Learn More at Scamp Trailers


5. nuCamp TAB

nuCamp teardrop trailer
nuCamp teardrop trailer – Photo: Bernadette Rankin

Teardrop-style campers first came on the scene in the 1930s with an interesting marketing angle as a honeymoon house trailer.  By the time the 1940s rolled around, these minimalist dwellings on wheels were the travel trailer of choice for Americans wanting to leave their tent behind and step up their cozy camping game.

These days, the rounded front and tapered rear design of the distinctive teardrop travel trailer is still around, but with a twist. A host of upgrades and masterful redesigns maximize every single millimeter of interior space. (If you’re the handy sort, there are plenty of  DIY teardrop kits available, too.)

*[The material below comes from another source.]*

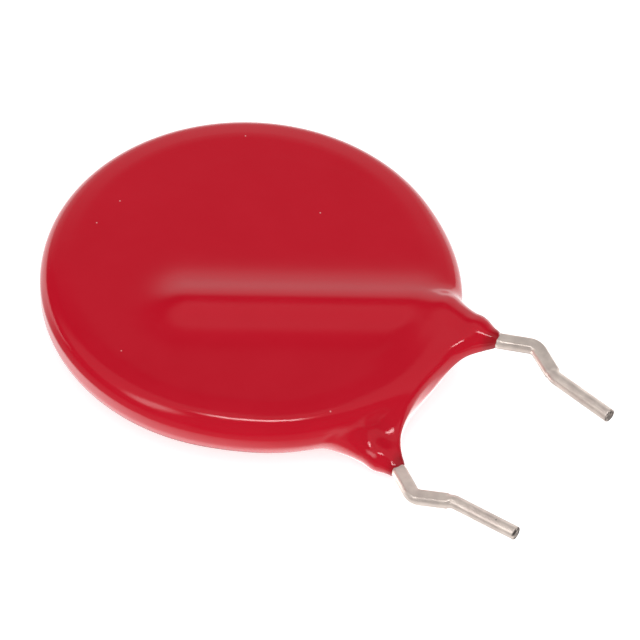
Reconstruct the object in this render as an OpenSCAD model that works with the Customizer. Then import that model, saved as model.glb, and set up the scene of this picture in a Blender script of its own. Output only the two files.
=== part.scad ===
// Radial-leaded metal oxide varistor: a pressed ceramic disc with a metal film on each face,
// one tinned wire soldered across each film, and a dipped coat that runs down both wires.
// The part looks the same after half a turn about the X axis, which runs along the leads.

/* [Ceramic disc] */
// Diameter of the pressed ceramic disc
ceramic_d = 21; // [19:0.5:24]
// Thickness of the pressed ceramic disc
ceramic_t = 2.2; // [1.8:0.1:3.4]
// Chamfer round both edges of the ceramic disc
ceramic_chamfer = 0.2; // [0.1:0.05:0.4]
// Bare ring of ceramic left round each metal film
film_margin = 1.2; // [0.8:0.1:2]
// Thickness of the metal film on each face
film_t = 0.05; // [0.03:0.01:0.1]

/* [Solder] */
// Thickness of the solder under the wire
solder_gap = 0.05; // [0.03:0.01:0.1]
// Radius of the hollow solder fillet on each side of the wire
solder_fillet_r = 0.5; // [0.4:0.05:0.6]
// Bare film left between the solder and the film's edge
solder_margin = 0.6; // [0.3:0.1:2]

/* [Leads] */
// Diameter of the tinned wire
wire_d = 0.8; // [0.7:0.05:0.85]
// Distance between the two wires where they leave the rim
lead_pitch = 8.7; // [7.5:0.1:9.5]
// Angle of each wire across its face, measured from the direction of the leads
cross_angle = 38; // [32:1:42]
// Length of wire that crosses the face, from its cut end to the bend near the rim
cross_l = 14.3; // [13:0.1:16]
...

We’d call the nuCamp a trailblazer in the modern teardrop camper industry. The nuCamp TAB series is compact, lightweight, and can be hauled by most crossover vehicles and SUVs.  Its gnarly off-road tires and molded undercarriage shield are thoroughly thought out for those who want to leave well-worn paved highways behind but not vital camper parts when road conditions get rough.

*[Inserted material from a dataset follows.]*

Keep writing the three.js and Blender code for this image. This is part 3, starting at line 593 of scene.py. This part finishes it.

Shockingly, some floorplans of the nuCamp TAB series have masterfully designed these minuscule spaces to fit a hot water system, air conditioning, a small kitchen, and a wet bath while out on your remote, rugged adventures.

Touring the interior of the nuCamp TAB had us inspired to take this teardrop trailer on a solo trip as the layout seems to be best suited for a party of one. Otherwise, treat this travel trailer as a welcome home base at the beginning and end of a long day trip when your adventurer’s agenda only includes checking off the most basic of needs.

The Details:

  • Empty/dry weight: 1,994 lbs.
  • Exterior length, width and height: Starts at 15’ 3” x 6’ 8” x 7’ 8”
  • Sleeps up to: Customizable depending on size and floor plan choice
  • Price: Starts at $33,990

Pros and Cons

  • Pro:  Base package includes heavy-duty tires, a pitched axle and electric brakes for  confidence with off-road maneuvering
  • Pro:  Can be purchased immediately
  • Con:  Interior height is only 5’9” which is tough for taller folks
  • Con:  Large price tag for a camper that becomes easily crowded 

Learn More at Nucamp


What to Consider When Buying a Small or Compact Trailer

Before making a purchase, it’s important to consider these campers and RVs in person and thoroughly research each model to ensure it meets your specific personal requirements. For example, where do you like to camp? If you are a person who spends more time in a campground, an option like the Scamp with lower clearance and smaller tanks is a great bet. However, if you prefer to boondock and take your trailer off-roading, you’ll want more clearance and larger tanks so you can remain out longer. In this instance, a burlier option like the nuCamp TAB may be a better choice.

Additionally, keep factors like towing capacity, amenities, storage, and overall build quality top of mind. Walking through campers and trailers is always fun — they’re always so cozy! But don’t let the staged aesthetics deter you from your mission. Pay attention to the details like whether there is enough storage for your family and how easily your vehicle can tow the trailer.  It doesn’t matter how cute the camper is if your vehicle can’t get it out of the driveway. And, always check for the latest reviews and updates on models, as the RV industry is continually evolving.